My real difficulty is with the don’t eat part. If I don’t eat every four hours, I will get sweaty, start to tremble, and finally blackout. As if that wasn’t enough, this will also trigger a migraine. A night of sleep is longer than four hours so when I wake up I need to eat immediately. The obvious question to ask is what do I do on Yom Kippur.
Q: What do you do on Yom Kippur?
A: Nu, it’s Yom Kippur, I fast. I eat all the carbs and protein that I can manage to keep down, right up until the last second, then I fill my pockets with aspirin and migraine medications, which I eat like they were candy, all during the day. Because I can’t drink water to wash them down I dissolve them under my tongue until I can swallow them.
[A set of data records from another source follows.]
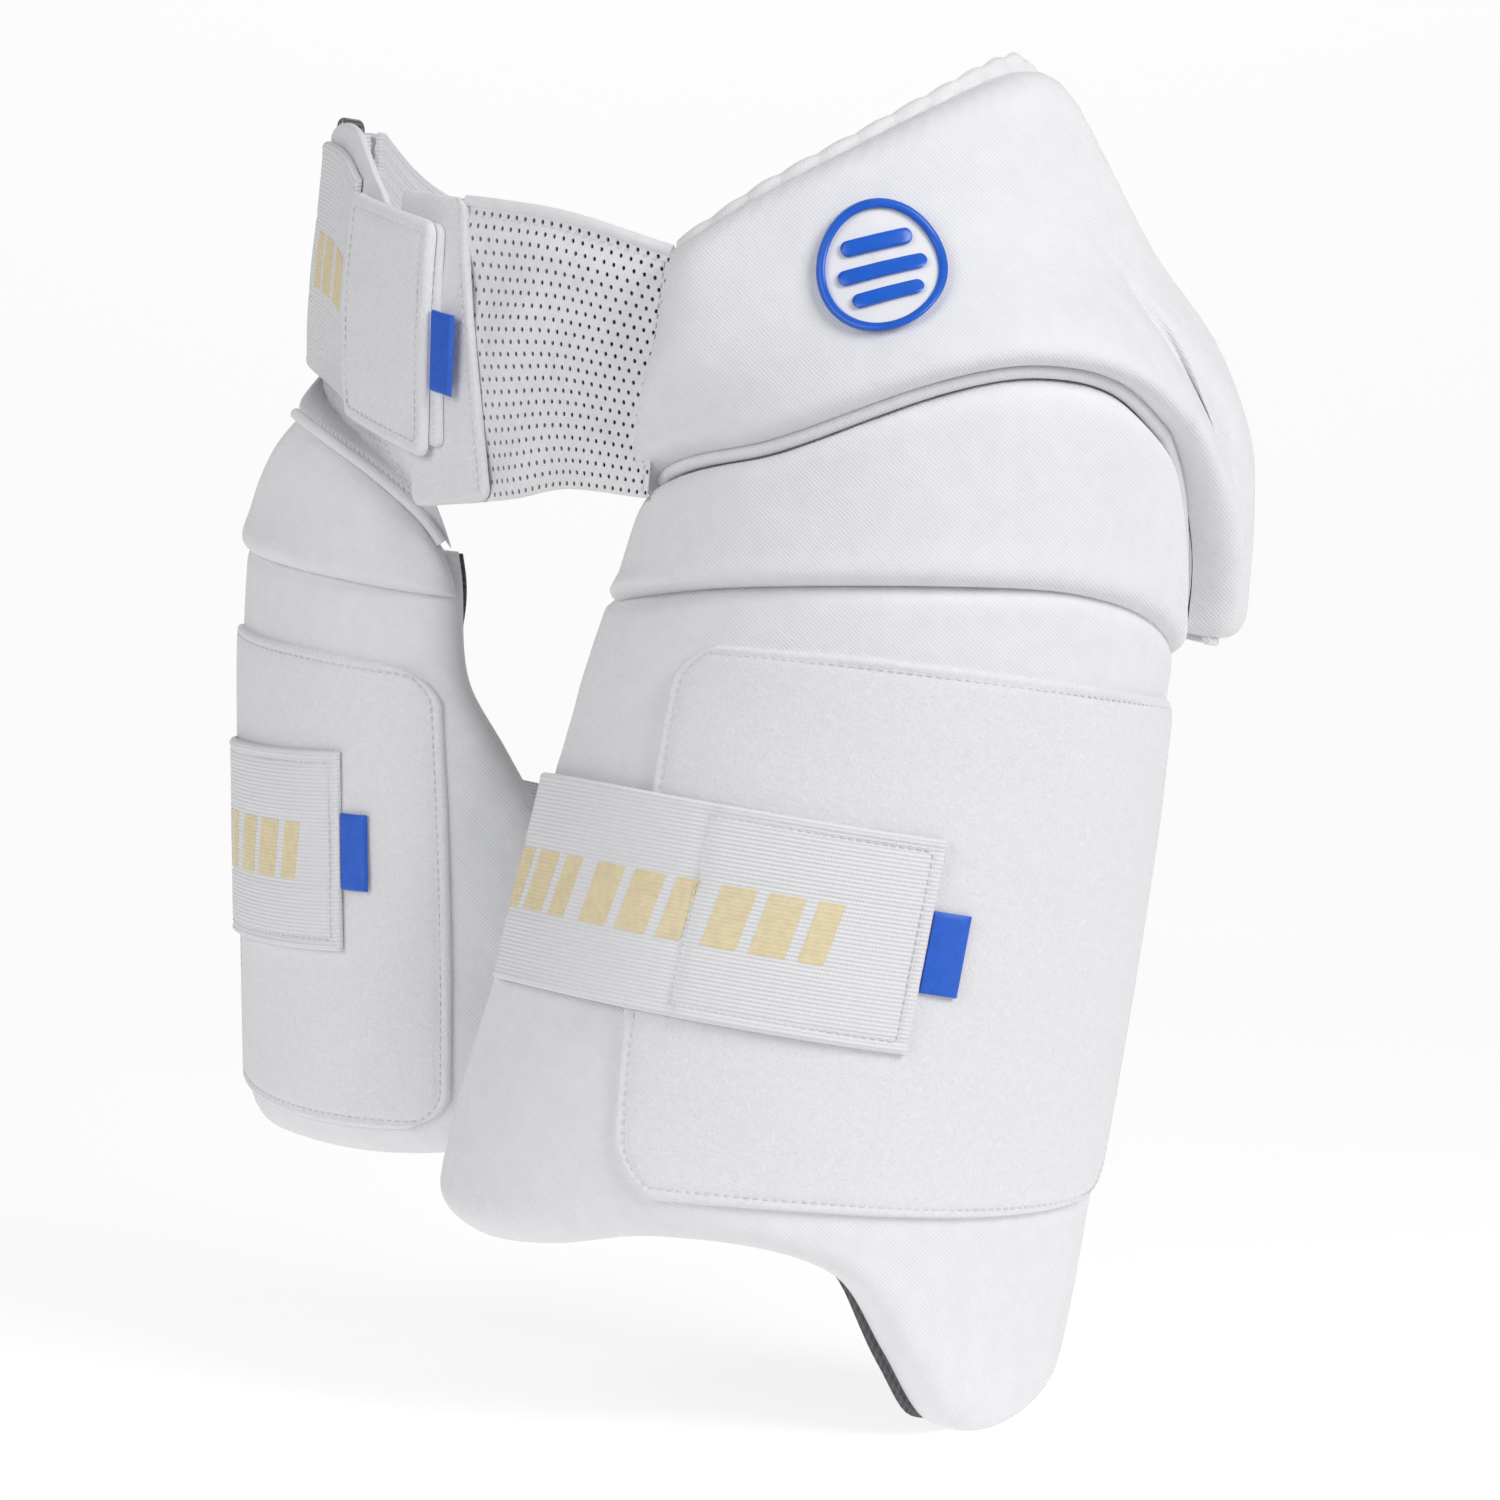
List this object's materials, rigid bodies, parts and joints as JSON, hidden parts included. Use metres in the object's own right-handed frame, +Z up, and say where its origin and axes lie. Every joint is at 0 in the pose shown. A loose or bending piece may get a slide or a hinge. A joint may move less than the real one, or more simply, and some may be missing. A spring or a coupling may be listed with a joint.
{
  "type": "cricket thigh guard",
  "caption": "Belt worn at the waist that carries a padded hip guard, a long outer thigh pad and a shorter inner thigh pad, each strapped round its leg.",
  "frame": {"origin": "middle of the waist loop, half way between its front and back and between its sides", "axes": "+Z up along the wearer, the wearer faces -Y, the wearer's left hip and outer thigh are at +X"},
  "size_m": [0.4103, 0.2567, 0.491],
  "materials": {
    "cover": "fine white twill over foam",
    "lining_white": "quilted white knit",
    "lining_grey": "dark grey spacer knit",
    "brushed": "brushed loop cloth",
    "mesh": "perforated stretch knit",
    "elastic": "woven ribbed elastic",
    "badge_white": "satin moulded",
    "badge_blue": "raised satin",
    "label_blue": "satin woven",
    "ring_metal": "satin"
  },
  "bodies": {
    "root": {"hip_lining": "lining_white", "hip_guard": "cover", "hip_edge_piping": "cover", "hip_badge": "badge_white", "badge_rim": "badge_blue", "badge_bar_1": "badge_blue", "badge_bar_2": "badge_blue", "badge_bar_3": "badge_blue", "front_mesh_panel": "mesh", "mesh_top_hem": "mesh", "landing_strip": "brushed", "side_mesh_panel": "mesh", "belt_underlay": "brushed", "waist_strap": "elastic", "waist_tab_backing": "brushed", "waist_tab": "brushed", "waist_label": "label_blue", "back_belt": "elastic", "belt_ring": "ring_metal", "strap_fold": "elastic", "back_belt_fold": "elastic", "outer_lining": "lining_grey", "outer_pad": "cover", "outer_yoke": "cover", "thigh_piping": "cover", "outer_loop_patch": "brushed", "outer_strap": "elastic", "outer_label": "label_blue", "inner_lining": "lining_grey", "inner_pad": "cover", "inner_yoke": "cover", "inner_piping": "cover", "inner_loop_patch": "brushed", "inner_strap": "elastic", "inner_label": "label_blue"}
  },
  "joints": []
}
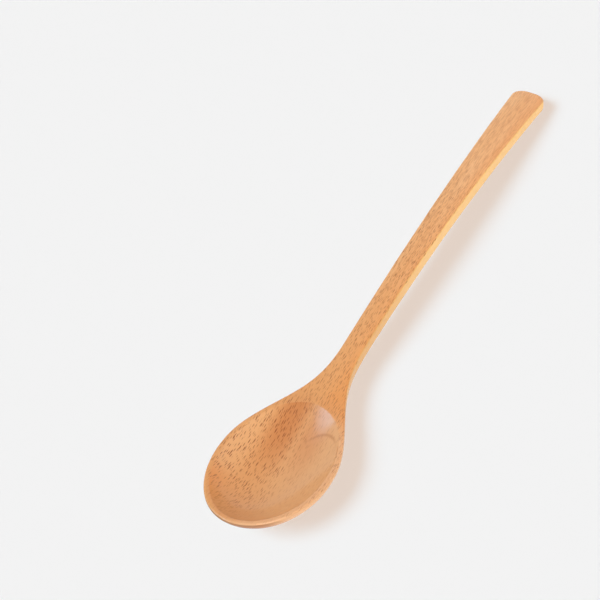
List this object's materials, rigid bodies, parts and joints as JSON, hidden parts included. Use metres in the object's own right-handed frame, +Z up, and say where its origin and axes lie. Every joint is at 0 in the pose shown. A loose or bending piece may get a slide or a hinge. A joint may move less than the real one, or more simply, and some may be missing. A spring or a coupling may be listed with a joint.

The year before last I had to take so many I had chemical burns in my mouth afterwards.
With Hashem’s help I don’t pass out and hit my head on the bima.
Q: What about Rosh Hashanah?
A: Good question, every year I go crazy because it’s not a fast day, but we don’t break until about 3:30 PM. I think why not just go another 2 hours and call it good for Yom Kippur too.
Q: Why don’t you do the same thing that you do on Yom Kippur?
A: Stubbornness, because it’s not a fast day, also the pills only allow me to remain barely functional, and it takes me three or four days to recover. And who wants to spend Rosh Hashanah wondering if maybe they could just take a power drill and make a few little holes in their head if it would let the pressure out, but of course you can’t use power tools on Yom Tov so that wouldn’t work, and meanwhile, hopefully my head won’t explode all over the Torah.
Q: So what do you do?
A: Usually suffer, and try to sneak some food. Last year I left the shul about 11:45 had some fruit and bagels, went back and was fine for the rest of the day.
Q: And the point of all this?
A: The point is that if I don’t eat before Shacharit I may or may not pass out in the shul but I will definitely have a migraine for the next three days.

So I make use of the ruling: It is better to eat so that you can daven, then to daven so that you can eat.